Written instruction: Restate word for word the lines beginning at the one that contains "lie = Rot(0, -lie_tip, 0)" and ending at the one that contains "its fixed frame."; include both and nothing else.

Dataset extract:
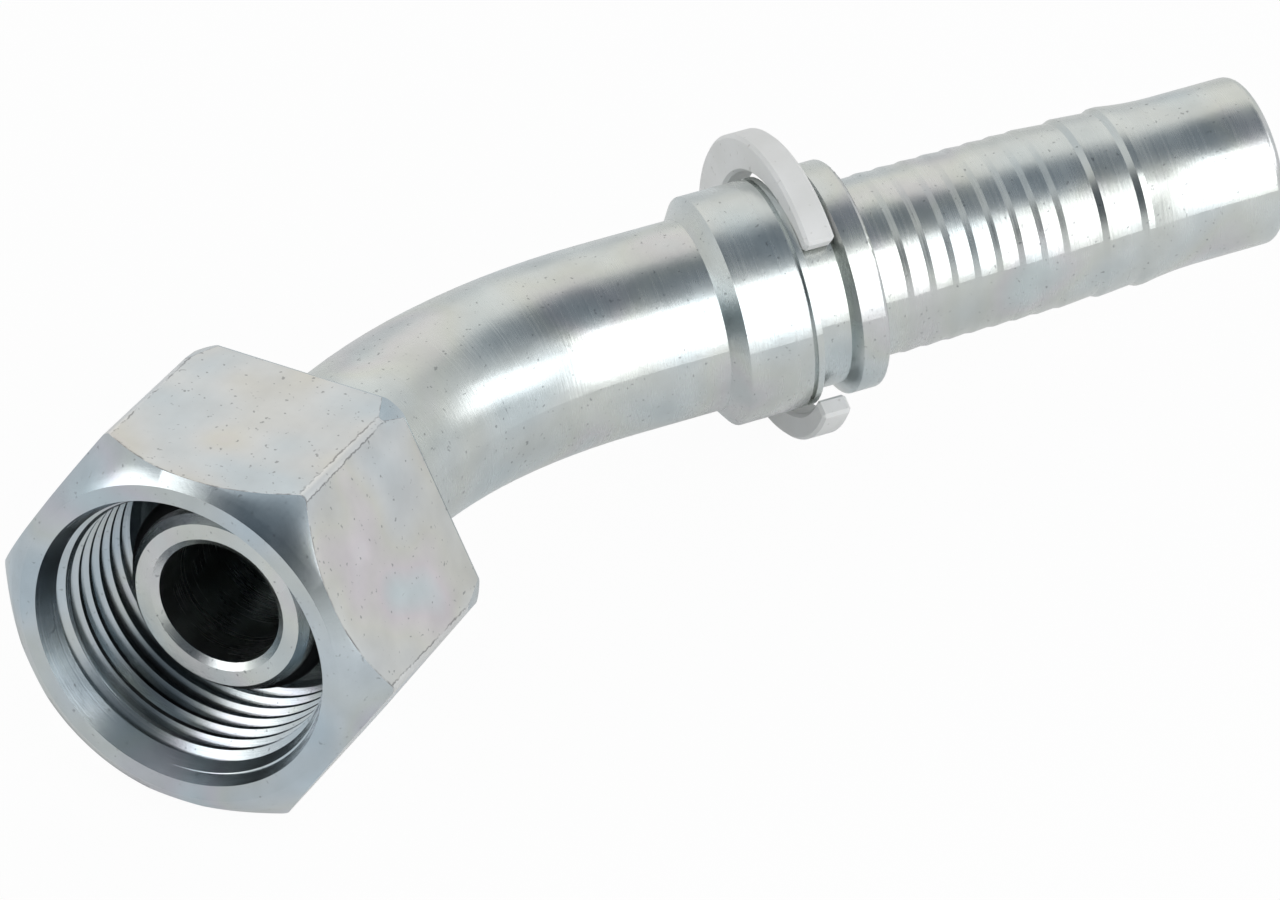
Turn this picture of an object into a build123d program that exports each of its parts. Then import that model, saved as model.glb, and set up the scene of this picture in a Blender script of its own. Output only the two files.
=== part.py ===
from build123d import *

import math
import os

# Forty-five degree hydraulic hose fitting: a bent, barbed stem with a 24 degree cone
# that seals with a ring, a swivel nut caught on the stem and a split clip near the hose tail.
# All sizes are millimetres and degrees.
# Each piece is made with the swivel axis on X, +X out of the nut's mouth and the bend in the
# XY plane. "Depth" is the distance from the mouth into the fitting, and "station" is the
# distance from the end of the bend along the hose tail.
# Then all is laid down with Z up: on the rear rim of one flat of the nut and on the clip.
# The origin is where the stem's bore begins, just behind the nose face.

# swivel nut
nut_across_flats = 27.0
nut_length = 17.5
nut_face_radius = 12.64
nut_front_chamfer_depth = 1.95
nut_rear_chamfer_depth = 2.0
nut_rear_chamfer_angle = 26.0
nut_corner_turn = 13.3

# thread in the nut: the bore is the thread's minor diameter
thread_size = 22.0
thread_pitch = 1.5
mouth_radius = 11.4
mouth_cone_angle = 23.2

# the tube that the stem is made from
tube_diameter = 15.0
bore_diameter = 9.6
bend_start_depth = 25.5
bend_radius = 34.2
bend_angle = 45.0

# sealing cone
nose_depth = 5.75
nose_face_radius = 6.52
nose_bevel = 0.52
nose_bevel_length = 0.35
nose_round_length = 0.6
cone_start_radius = 7.1
cone_half_angle = 12.0
cone_collar_radius = 8.7
cone_collar_length = 0.5
shoulder_angle = 45.0

# sealing ring and its groove
ring_section = 2.0
ring_groove_floor = 6.0
ring_groove_start = 1.35
ring_groove_width = 2.4
ring_seat_clearance = 0.02

# running clearances between the nut and the stem
nut_bore_clearance = 0.3
shoulder_clearance = 0.2

# collars on the tail, as stations from the end of the bend
collar_start = 7.2
collar_radius = 9.0
collar_cone_length = 1.1
collar_length = 6.15
parting_groove_width = 0.35
parting_groove_depth = 0.5
keeper_ring_width = 0.5
clip_groove_width = 2.6
clip_groove_floor = 8.0
flange_width = 2.8
flange_chamfer_length = 0.6
edge_round = 0.3

# barbed hose tail, after the flange
tail_valley_radius = 7.0
barb_peak_radius = 7.1
barb_rise_length = 0.5
first_barb_offset = 2.35
barb_pitch = 1.85
barb_count = 8
wide_valley_radius = 6.88
wide_barb_pitch = 3.3
wide_barb_count = 2
last_land_length = 0.5
spigot_radius = 6.7
spigot_blend_length = 4.5
spigot_length = 6.8
spigot_end_round = 0.8

# split clip, a snap ring that is thickest at its back and has sprung half out of its groove
clip_width = 2.4
clip_play = 1.58
clip_wall = 2.5
clip_eccentricity = 1.2
clip_end_angle = 40.0
clip_edge_chamfer = 0.25
clip_back_shift = 1.0
clip_side_shift = 0.45
clip_back_lean = 3.3
clip_side_lean = 2.0
clip_lean_offset = 0.65

# how the fitting lies: rolled until a flat of the nut faces down, then tipped back onto the clip
lie_tip = 6.67

# places that follow from the sizes above
thread_depth_per_pitch = 5 / 8 * math.cos(math.radians(30))
thread_minor_radius = thread_size / 2 - thread_depth_per_pitch * thread_pitch
nut_corner_radius = nut_across_flats / 2 / math.cos(math.radians(30))
tube_radius = tube_diameter / 2
bore_radius = bore_diameter / 2
nut_bore_radius = tube_radius + nut_bore_clearance
cone_start_depth = nose_depth + nose_round_length
cone_slope = math.tan(math.radians(cone_half_angle))
cone_end_depth = cone_start_depth + (cone_collar_radius - cone_start_radius) / cone_slope
shoulder_depth = cone_end_depth + cone_collar_length
shoulder_slope = math.tan(math.radians(shoulder_angle))
shoulder_end_depth = shoulder_depth + (cone_collar_radius - tube_radius) / shoulder_slope
collar_end = collar_start + collar_length
keeper_start = collar_end + parting_groove_width
clip_groove_start = keeper_start + keeper_ring_width
flange_start = clip_groove_start + clip_groove_width
flange_end = flange_start + flange_width
wide_barb_start = flange_end + first_barb_offset + (barb_count - 1) * barb_pitch + wide_barb_pitch
last_peak = wide_barb_start + (wide_barb_count - 1) * wide_barb_pitch + barb_rise_length
blend_start = last_peak + last_land_length
spigot_start = blend_start + spigot_blend_length
tail_end = spigot_start + spigot_length
clip_inner_radius = clip_groove_floor + clip_play
clip_outer_radius = clip_inner_radius + clip_wall


def point(distance, radius):
    """A point of a turned outline: distance runs along -X, radius along Y."""
    return (-distance, radius)


def turned(*curves):
    """Solid of revolution about X from the curves of a closed outline."""
    return revolve(make_face(Curve() + curves), axis=Axis.X)


def polyline(outline, close=False):
    """Straight runs through (distance, radius) pairs."""
    return Polyline(*[point(distance, radius) for distance, radius in outline], close=close)


def rounded(solid, distance, radius, size):
    """The turned solid with its circular edge at one distance and radius rounded."""
    edges = [
        edge for edge in solid.edges().filter_by(GeomType.CIRCLE)
        if abs(edge.arc_center.X + distance) < 0.01 and abs(edge.radius - radius) < 0.01
    ]
    return fillet(edges, size)


def swivel_nut():
    """Hexagon nut with both ends chamfered and a coned back that pulls on the stem."""
    hexagon = RegularPolygon(nut_corner_radius, 6, rotation=-nut_corner_turn)
    prism = extrude(Plane.YZ * hexagon, amount=-nut_length)
    rear_radius = (nut_corner_radius
                   - nut_rear_chamfer_depth * math.tan(math.radians(nut_rear_chamfer_angle)))
    envelope = turned(polyline([
        (0, 0),
        (0, nut_face_radius),
        (nut_front_chamfer_depth, nut_corner_radius),
        (nut_length - nut_rear_chamfer_depth, nut_corner_radius),
        (nut_length, rear_radius),
        (nut_length, 0),
    ], close=True))
    mouth_depth = ((mouth_radius - thread_minor_radius)
                   / math.tan(math.radians(mouth_cone_angle)))
    # the coned back stands one clearance behind the stem's shoulder
    gap_along_axis = shoulder_clearance / math.sin(math.radians(shoulder_angle))
    cone_reference = shoulder_depth + gap_along_axis
    back_cone_start = (cone_reference
                       - (thread_minor_radius - cone_collar_radius) / shoulder_slope)
    back_cone_end = cone_reference + (cone_collar_radius - nut_bore_radius) / shoulder_slope
    hollow = turned(polyline([
        (0, 0),
        (0, mouth_radius),
        (mouth_depth, thread_minor_radius),
        (back_cone_start, thread_minor_radius),
        (back_cone_end, nut_bore_radius),
        (nut_length, nut_bore_radius),
        (nut_length, 0),
    ], close=True))
    return (prism & envelope) - hollow


def stem_head():
    """Turned sealing end: nose, grooved 24 degree cone, collar and back shoulder."""
    groove_start = nose_depth + ring_groove_start
    groove_end = groove_start + ring_groove_width
    start_radius = cone_start_radius + (groove_start - cone_start_depth) * cone_slope
    end_radius = cone_start_radius + (groove_end - cone_start_depth) * cone_slope
    return turned(polyline([
        (nose_depth + nose_bevel_length, bore_radius),
        (nose_depth, bore_radius + nose_bevel),
        (nose_depth, nose_face_radius),
        (cone_start_depth, cone_start_radius),
        (groove_start, start_radius),
        (groove_start, ring_groove_floor),
        (groove_end, ring_groove_floor),
        (groove_end, end_radius),
        (cone_end_depth, cone_collar_radius),
        (shoulder_depth, cone_collar_radius),
        (shoulder_end_depth, tube_radius),
        (bend_start_depth, tube_radius),
        (bend_start_depth, bore_radius),
    ], close=True))


def barb_outline():
    """The saw teeth of the hose tail: each rises steeply and falls gently to the open end."""
    points = [(flange_end, tail_valley_radius)]
    for index in range(barb_count):
        station = flange_end + first_barb_offset + index * barb_pitch
        points.append((station, tail_valley_radius))
        points.append((station + barb_rise_length, barb_peak_radius))
    for index in range(wide_barb_count):
        station = wide_barb_start + index * wide_barb_pitch
        points.append((station, wide_valley_radius))
        points.append((station + barb_rise_length, barb_peak_radius))
    return points


def stem_tail():
    """Turned hose end: collar, parting groove, clip groove, flange, barbs and plain spigot."""
    groove_floor = collar_radius - parting_groove_depth
    collars = [
        (0, bore_radius),
        (0, tube_radius),
        (collar_start, tube_radius),
        (collar_start + collar_cone_length, collar_radius),
        (collar_end, collar_radius),
        (collar_end, groove_floor),
        (keeper_start, groove_floor),
        (keeper_start, collar_radius),
        (clip_groove_start, collar_radius),
        (clip_groove_start, clip_groove_floor),
        (flange_start, clip_groove_floor),
        (flange_start + flange_chamfer_length, collar_radius),
        (flange_end, collar_radius),
    ]
    barbs = barb_outline() + [(blend_start, barb_peak_radius)]
    blend = TangentArc(
        point(spigot_start, spigot_radius),
        point(blend_start, barb_peak_radius),
        tangent=(1, 0),
    )
    spigot = polyline([
        (spigot_start, spigot_radius),
        (tail_end, spigot_radius),
        (tail_end, bore_radius),
        (0, bore_radius),
    ])
    tail = turned(polyline(collars + barbs), blend, spigot)
    tail = rounded(tail, flange_end, collar_radius, edge_round)
    return rounded(tail, tail_end, spigot_radius, spigot_end_round)


def stem():
    """One-piece elbow: the turned head and tail joined by the bent tube."""
    ring = Circle(tube_radius) - Circle(bore_radius)
    section = Pos(-bend_start_depth, 0, 0) * (Plane.YZ * ring)
    centre_line = Axis((-bend_start_depth, bend_radius, 0), (0, 0, -1))
    bend = revolve(section, axis=centre_line, revolution_arc=bend_angle)
    return stem_head() + bend + tail_place() * stem_tail()


def tail_place():
    """Where the straight tail starts: at the end of the bend, turned with it."""
    angle = math.radians(bend_angle)
    end_x = -bend_start_depth - bend_radius * math.sin(angle)
    end_y = bend_radius * (1 - math.cos(angle))
    return Pos(end_x, end_y, 0) * Rot(0, 0, -bend_angle)


def cone_seal():
    """Round-section sealing ring in the groove of the cone."""
    section_radius = ring_section / 2
    centre_radius = ring_groove_floor + ring_seat_clearance + section_radius
    centre_depth = nose_depth + ring_groove_start + ring_groove_width / 2
    section = Pos(-centre_depth, centre_radius, 0) * Circle(section_radius)
    return revolve(section, axis=Axis.X)


def split_clip():
    """Open snap ring, thickest at its back, leaning out of the clip groove."""
    outer = Circle(clip_outer_radius)
    inner = Pos(clip_eccentricity, 0) * Circle(clip_inner_radius)
    reach = 2 * clip_outer_radius
    rise = reach * math.tan(math.radians(clip_end_angle))
    opening = make_face(Polyline(
        (clip_eccentricity, 0),
        (clip_eccentricity + reach, rise),
        (clip_eccentricity + reach, -rise),
        close=True,
    ))
    ring = outer - inner - opening
    body = extrude(Plane.YZ * ring, amount=-clip_width)
    body = chamfer(body.edges(), clip_edge_chamfer)
    station = clip_groove_start - clip_lean_offset
    place = (Pos(-station, -clip_back_shift - clip_eccentricity, -clip_side_shift)
             * Rot(0, -clip_side_lean, clip_back_lean))
    return tail_place() * place * body


def main():
    os.makedirs("parts", exist_ok=True)
    origin_depth = nose_depth + nose_bevel_length
    lie = Rot(0, -lie_tip, 0) * Rot(nut_corner_turn, 0, 0) * Pos(origin_depth, 0, 0)
    nodes = {
        "swivel_nut": lie * swivel_nut(),
        "elbow_stem": lie * stem(),
        "cone_seal_ring": lie * cone_seal(),
        "split_clip": lie * split_clip(),
    }
    for name, solid in nodes.items():
        export_step(solid, f"parts/{name}.step")


main()
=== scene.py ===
"""A forty-five degree hydraulic hose fitting, dressed round its fixed frame.

Lengths are metres. Pieces are made on the bench, with the swivel axis on X, +X out of the
nut's mouth and the bend in the XY plane. Then they are laid down as the fitting rests: on the
rear rim of a flat of the nut and on the clip. The origin is where the stem's bore begins.
"""

import logging
import math
from dataclasses import dataclass
from enum import Enum

import bpy
from mathutils import Matrix, Vector


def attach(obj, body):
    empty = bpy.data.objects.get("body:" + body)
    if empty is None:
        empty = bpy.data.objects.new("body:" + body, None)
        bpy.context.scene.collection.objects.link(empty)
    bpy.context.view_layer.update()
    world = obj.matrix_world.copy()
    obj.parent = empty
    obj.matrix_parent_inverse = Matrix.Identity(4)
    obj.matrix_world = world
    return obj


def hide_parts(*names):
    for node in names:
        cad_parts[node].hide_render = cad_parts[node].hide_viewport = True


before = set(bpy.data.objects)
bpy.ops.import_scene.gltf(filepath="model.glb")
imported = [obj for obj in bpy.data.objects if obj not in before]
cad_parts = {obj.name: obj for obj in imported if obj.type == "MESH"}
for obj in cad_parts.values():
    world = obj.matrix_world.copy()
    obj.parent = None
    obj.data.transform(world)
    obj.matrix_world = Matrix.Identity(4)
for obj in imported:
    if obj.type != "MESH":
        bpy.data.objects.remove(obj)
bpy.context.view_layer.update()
LOG = logging.getLogger("hose_fitting")
MM = 0.001
Triple = tuple[float, float, float]
Colour = Triple
Range = tuple[float, float]
Socket = bpy.types.NodeSocket

# how the fitting lies: rolled until a flat of the nut faces down, then tipped onto the clip
CORNER_TURN = math.radians(13.3)
TIP = math.radians(6.67)
LIE = Matrix.Rotation(-TIP, 4, "Y") @ Matrix.Rotation(CORNER_TURN, 4, "X")

# the nut's outer shape, which its finish follows too
MOUTH_X = 6.1 * MM
NUT_LENGTH = 17.5 * MM
ACROSS_FLATS = 27.0 * MM
CORNER_RADIUS = ACROSS_FLATS / 2 / math.cos(math.radians(30))
BEVEL_RADIUS = 13.65 * MM
BEVEL_DEPTH = 0.67 * MM
FRONT_CHAMFER = 3.0 * MM
FRONT_RISE = (CORNER_RADIUS - BEVEL_RADIUS) / (FRONT_CHAMFER - BEVEL_DEPTH)
REAR_CHAMFER = 3.5 * MM
REAR_FALL = math.tan(math.radians(10.5))

# the tube's centreline, which its turning lines follow
BEND_START_X = MOUTH_X - 25.5 * MM
BEND_RADIUS = 34.2 * MM
BEND_ANGLE = math.radians(45)

# how near two vertices are to be one
WELD = 0.0001 * MM

# the stretch in which most of a noise's values lie
NOISE_LOW = 0.3
NOISE_HIGH = 0.7

# sockets of a Mix node that mixes colours
MIX_FIRST = 6
MIX_SECOND = 7
MIX_RESULT = 2


class Pattern(Enum):
    """Which way the tool marks of a zinc surface run."""

    ALONG_AXIS = "along the swivel axis"
    ROUND_AXIS = "round the swivel axis"
    ROUND_CENTRELINE = "round the bent tube"


def deselect() -> None:
    """Leaves object mode with nothing selected."""
    if bpy.context.mode != "OBJECT":
        bpy.ops.object.mode_set(mode="OBJECT")
    bpy.ops.object.select_all(action="DESELECT")


def pick(piece: bpy.types.Object) -> None:
    """Makes one piece the only selected and the active one.

    Args:
        piece: the piece to select.
    """
    deselect()
    piece.select_set(True)
    bpy.context.view_layer.objects.active = piece


def settle(piece: bpy.types.Object) -> None:
    """Puts the piece's place, turn and size into its mesh."""
    pick(piece)
    bpy.ops.object.transform_apply(location=True, rotation=True, scale=True)


def lay_down(piece: bpy.types.Object) -> None:
    """Carries a piece from the bench to where the fitting lies."""
    piece.matrix_world = LIE
    settle(piece)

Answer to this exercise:
    lie = Rot(0, -lie_tip, 0) * Rot(nut_corner_turn, 0, 0) * Pos(origin_depth, 0, 0)
    nodes = {
        "swivel_nut": lie * swivel_nut(),
        "elbow_stem": lie * stem(),
        "cone_seal_ring": lie * cone_seal(),
        "split_clip": lie * split_clip(),
    }
    for name, solid in nodes.items():
        export_step(solid, f"parts/{name}.step")


main()
=== scene.py ===
"""A forty-five degree hydraulic hose fitting, dressed round its fixed frame.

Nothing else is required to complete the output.